All of the foregoing relates to the efficiency and effectiveness of the compound account approach, but none of that would matter at all if the operation of the accounts was not in the interest of creditors. Our submission to the court, which was supported by our independent expert is that such accounts overwhelmingly favour creditors. The following points summarise the position:

a. It is clearly more efficient and therefore cost saving for one bank account to be used rather than have staff spend time opening, closing accounts and reconciling many accounts.

b. Bank charges are minimised. Depending on which bank is used this can lead to savings of very many thousands of dollars each year.

c. Interest is maximized.
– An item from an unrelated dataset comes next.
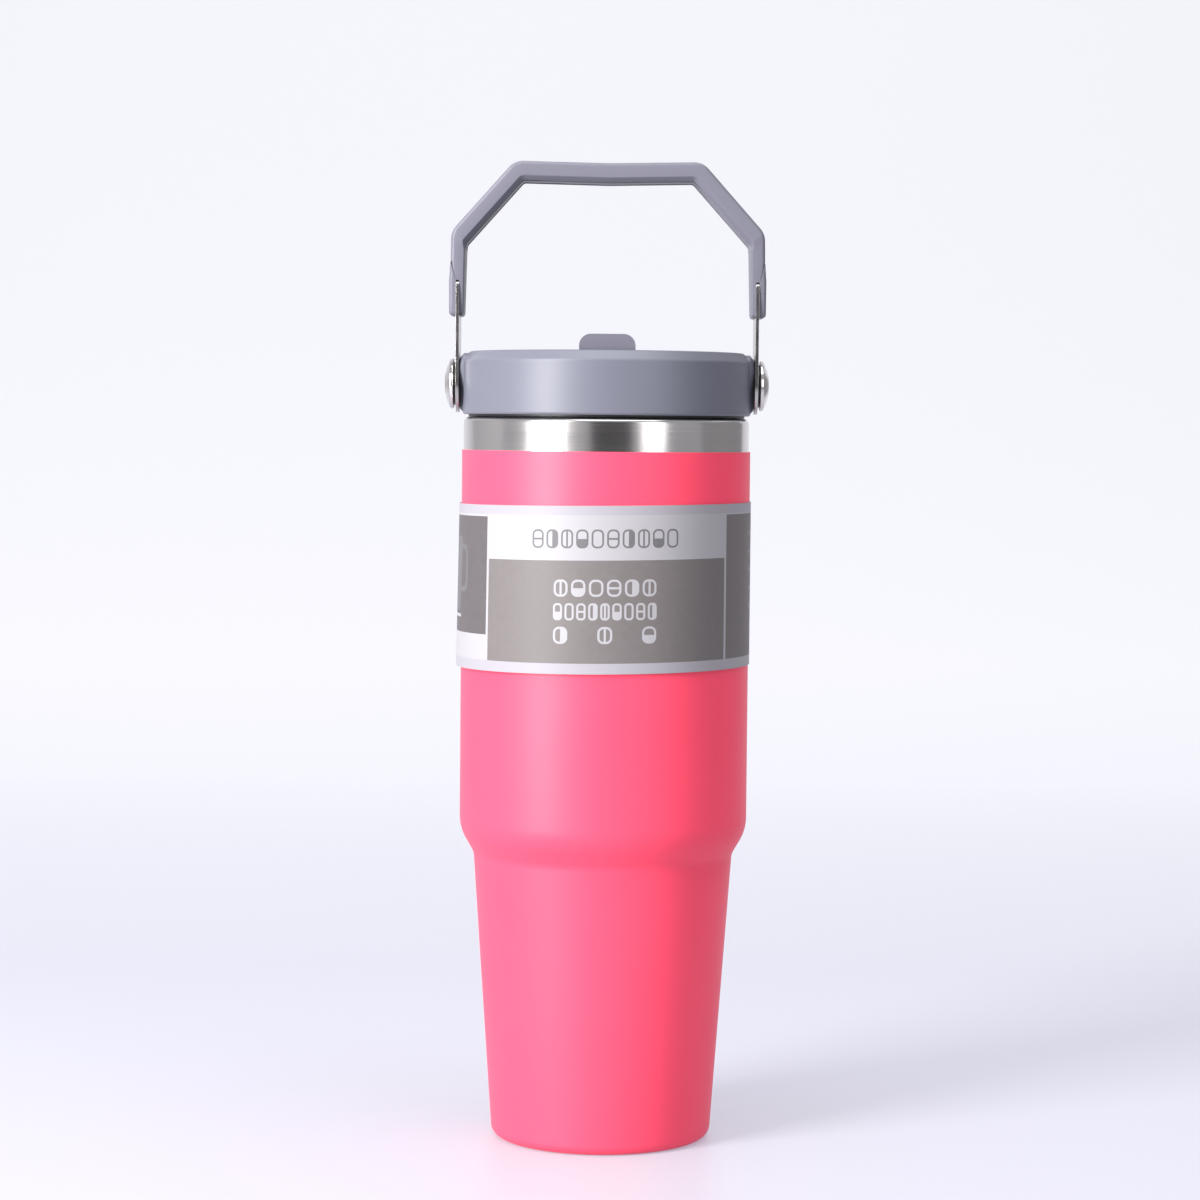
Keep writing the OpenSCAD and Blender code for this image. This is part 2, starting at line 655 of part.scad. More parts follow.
module strap_shape() {
    translate([0, pivot_z]) circle(r = strap_w / 2);
    polygon(outline([[-strap_w / 2, pivot_z], [strap_w / 2, pivot_z], [strap_w / 2, strap_top_z, 1.5],
                     [-strap_w / 2, strap_top_z, 1.5]], 5));
}

module strap() color(steel)
    difference() {
        across(strap_x, strap_t) strap_shape();
        about_pivot() translate([0, 0, strap_x - 1]) cylinder(r = shoulder_r + run_gap, h = strap_t + 2);
        strap_pin_solids();
    }

module strap_room() {
    translate([strap_x, -grip_w, leg_end_z - 1])
        cube([seam_x + 2 - strap_x, 2 * grip_w, strap_top_z - leg_end_z + 1]);
    rotate([90, 0, 0]) linear_extrude(2 * grip_w, center = true)
        polygon([[strap_x + strap_t - eps, strap_top_z - eps], [seam_x + 2, strap_top_z - eps],
                 [seam_x + 2, seam_z + (seam_z - strap_top_z) * 2 / (seam_x - strap_x - strap_t)],
                 [seam_x, seam_z], [strap_x + strap_t, strap_top_z]]);
    strap_pin_solids();
}

module grip() color(grey)
    difference() {
        intersection() {
            rotate([90, 0, 0]) linear_extrude(grip_w, center = true)
                arch_band(0, 0, grip_t, leg_t, leg_end_z);
            across(-body_d, 2 * body_d) grip_side();
        }
        for (y = [-groove_y, groove_y])
            translate([0, y, 0]) rotate([90, 0, 0]) linear_extrude(groove_w, center = true)
                arch_band(grip_t - groove_h, leg_t + eps, grip_t + 1, leg_t + 1, seam_z);
        arch_bevel();
        mirror([0, 1, 0]) arch_bevel();
        strap_room();
        left() strap_room();
    }

// ---- nodes ----------------------------------------------------------------------------------

outer_shell();
powder_coat();
inner_liner();
base_plate();
base_cover();
seal_bead();
getter();
label_sleeve();
rim_gasket();
lid_shell();
lid_plug();
port_seal();
vent_seal();
straw();
spout();
left() spout_pin();  // spout_pin_left
spout_pin();  // spout_pin_right
left() pivot_insert();  // pivot_insert_left
pivot_insert();  // pivot_insert_right
left() pivot_screw();  // pivot_screw_left
pivot_screw();  // pivot_screw_right
left() pivot_cap();  // pivot_cap_left
pivot_cap();  // pivot_cap_right
left() inner_washer();  // inner_washer_left
inner_washer();  // inner_washer_right
left() outer_washer();  // outer_washer_left
outer_washer();  // outer_washer_right
left() strap();  // strap_left
strap();  // strap_right
left() strap_cover();  // strap_cover_left
strap_cover();  // strap_cover_right
left() strap_pin_solids();  // strap_pins_left
strap_pin_solids();  // strap_pins_right
grip();
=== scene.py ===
import bpy, bmesh, json
from math import acos, atan2, cos, pi, radians, sin, sqrt, tan
from mathutils import Matrix, Vector


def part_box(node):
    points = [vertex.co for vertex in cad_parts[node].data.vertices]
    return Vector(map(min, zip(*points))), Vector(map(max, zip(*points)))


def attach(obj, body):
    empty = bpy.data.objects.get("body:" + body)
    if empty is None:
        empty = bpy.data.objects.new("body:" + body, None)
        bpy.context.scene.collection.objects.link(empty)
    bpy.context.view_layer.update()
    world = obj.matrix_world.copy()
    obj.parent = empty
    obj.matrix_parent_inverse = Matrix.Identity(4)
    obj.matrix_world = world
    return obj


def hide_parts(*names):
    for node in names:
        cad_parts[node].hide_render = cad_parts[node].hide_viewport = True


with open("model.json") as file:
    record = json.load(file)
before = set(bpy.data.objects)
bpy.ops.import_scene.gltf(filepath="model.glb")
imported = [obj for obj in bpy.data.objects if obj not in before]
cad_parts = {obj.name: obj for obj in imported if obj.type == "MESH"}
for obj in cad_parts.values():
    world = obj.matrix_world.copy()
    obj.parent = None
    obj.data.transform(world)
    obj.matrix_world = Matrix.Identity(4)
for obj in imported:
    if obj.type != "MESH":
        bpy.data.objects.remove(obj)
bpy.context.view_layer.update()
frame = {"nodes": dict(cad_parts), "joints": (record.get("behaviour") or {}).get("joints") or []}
scene = bpy.context.scene
mm = 0.001
print("frame loaded:", len(frame["nodes"]), "nodes")

# sizes that several pieces share, all taken from the frame

def farCorner(node):
    return [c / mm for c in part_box(node)[1]]


bodyR, coatTop = farCorner("powder_coat")[0], farCorner("powder_coat")[2]
rimZ = farCorner("outer_shell")[2]
strapX, strapTop = farCorner("strap_right")[0], farCorner("strap_right")[2]
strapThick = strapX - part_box("strap_right")[0].x / mm
joints = {joint["name"]: joint for joint in frame["joints"]}
pivotZ = joints["handle_swing"]["pos_m"][2] / mm


# shader sockets that can be added, multiplied and so on

class Signal:
    def __init__(self, look, socket):
        self.look, self.socket = look, socket

    def sum(self, operation, *terms):
        return self.look.node("ShaderNodeMath", {"operation": operation}, dict(enumerate(terms)))

    def __add__(self, other): return self.sum("ADD", self, other)
    def __radd__(self, other): return self.sum("ADD", other, self)
    def __sub__(self, other): return self.sum("SUBTRACT", self, other)
    def __rsub__(self, other): return self.sum("SUBTRACT", other, self)
    def __mul__(self, other): return self.sum("MULTIPLY", self, other)
    def __rmul__(self, other): return self.sum("MULTIPLY", other, self)
    def __truediv__(self, other): return self.sum("DIVIDE", self, other)
    def __rtruediv__(self, other): return self.sum("DIVIDE", other, self)
    def __pow__(self, other): return self.sum("POWER", self, other)
    def __mod__(self, other): return self.sum("FLOORED_MODULO", self, other)
    def __abs__(self): return self.sum("ABSOLUTE", self)
    def __gt__(self, other): return self.sum("GREATER_THAN", self, other)
    def __lt__(self, other): return self.sum("LESS_THAN", self, other)
    def floor(self): return self.sum("FLOOR", self)
    def lowest(self, other): return self.sum("MINIMUM", self, other)
    def highest(self, other): return self.sum("MAXIMUM", self, other)
    def within(self, low, high): return (self > low) * (self < high)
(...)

The extra amount of interest earned would obviously depend on the funds held, but in the circumstances of the various Worrells corporate compound accounts we were able to show the court that the creditors were advantaged by not less than $400,000 per annum.

d. The use of one account promotes more and better internal controls. Again this conclusion was supported by our independent expert and was not disputed.

We think that it would be in the interest of creditors for regulation 5.6.06 to be amended so as to allow the use of compound accounts. This would bring the regulation into line with the bankruptcy legislation, and into line with normal commercial usage, and would provide for lower costs and higher interest returns for creditors.

We believe that the IPA is best placed to promote the change and we have written to the IPA to encourage them to do so. We shall keep you informed of any developments.